A STB welcome squad garlanded the visitors, most of whom took day tours around Kota Kinabalu. The ship's actual guest capacity is 2,068 besides a crew capacity of 996. It measures 964.5ft by 106 ft, with a draft of 25.9ft.

In open sea, it has a top speed of 23.7 knots.

The Southhampton-based ship, owned by Cunard, left at 5.30pm for Hong Kong. Queen Elizabeth has been compared to the ill-fated Titanic because of its opulence. But the Titanic weighed only 46,328 gross tonnes and 882ft long.

Queen Elizabeth's Italian builders in Manfalco took less than two years to put it together at a cost of US$634 million. Cruise prices are "not low" by any means.

A short cruise can cost 10,317 British pounds (about RM50,700) while a long cruise can cost a staggering 119,311 pounds (about RM584,624), per person.

The Queen Elizabeth is Cunard's third new ship in six years, reportedly built in response to a boom in cruise holidays. In UK alone, Britons totalled 1.5 million in cruise bookings in 2010 while Queen Elizabeth's debut cruise to the Canary was sold out in 29 minutes.

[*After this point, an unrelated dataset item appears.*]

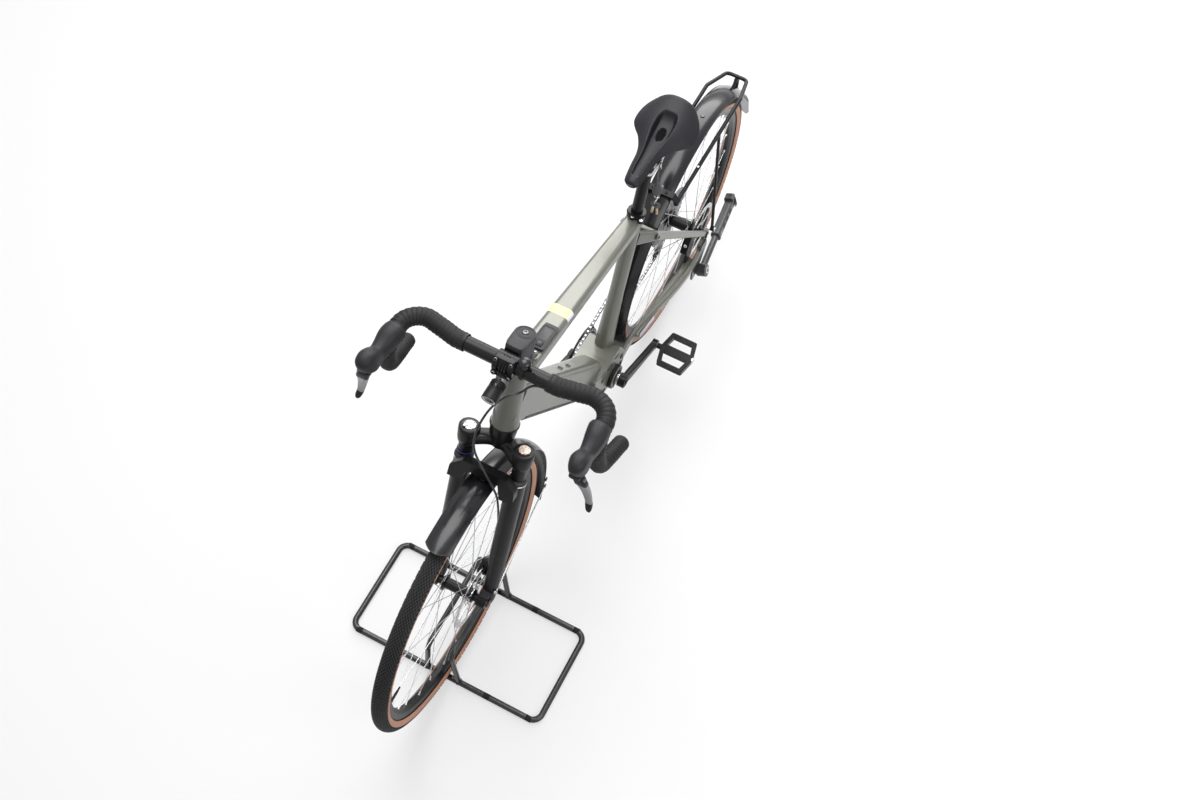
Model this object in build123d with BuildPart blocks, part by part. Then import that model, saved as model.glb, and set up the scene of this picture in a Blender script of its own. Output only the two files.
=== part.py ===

Meanwhile, the QE's visit brings to mind the important role that an unknown Henry Walker played in KK's importance as a deep water port.

Walker, the North Borneo Commissioner of Lands, found after the turn of the 20th century that Gaya Bay had all the deep water for ocean going ships to site the North Borneo Railway terminus, after trial and error with Weston and Gantisan near Tuaran. All failed to meet expectations!

In fact, it was Walker's verdict in a decisive moment that founded Jesselton town - ancestor of modern KK.

The British North Borneo Chartered Company went first to Pulau Gaya to set up its trading post, complete with 25 shops and trade workshops, etc, but Mat Salleh attacked and razed it to the ground in 1897.

They abandoned Pulau Gaya but they didn't move straight opposite.

Instead, they picked Weston from where Scottish engineer, A.J. West actually built the terminus and completed a 20-mile railway track to Beaufort as part of a grand plan to pull a railway right across to Tawau via Tenom.

Only after that Weston terminus and the track to Beaufort did they realise the sea there was too shallow for ocean going ships and in a further search northwards, Chartered Company big guns raced up to Gantisan near Tuaran but again, massive mangrove swamps n the area proved unsuitable.

After so many false starts Walker finally paid attention to a 30-acre, one-and-a-half mile long strip of beach opposite Gaya Island (site of modern KK that is), which every body had ignored previously and found indeed, its water was deep and sheltered - perfectly suited for the twin purpose of a railway terminus and a wharf worthy of ocean going ships.

It was this final site decision from Walker that led to the extension of the North Borneo Railway track all the way from Beaufort to Jesselton !

So global shipping needs dictated the siting of modern KK and it looks like that reason remains valid till today.

Watching giant Queen Elizabeth sail smoothly into KK from the vantage point of Signal Hill in the golden hues of the early morning sun validates Briton Henry Walker's decisive contribution to the origins of Kota Kinabalu.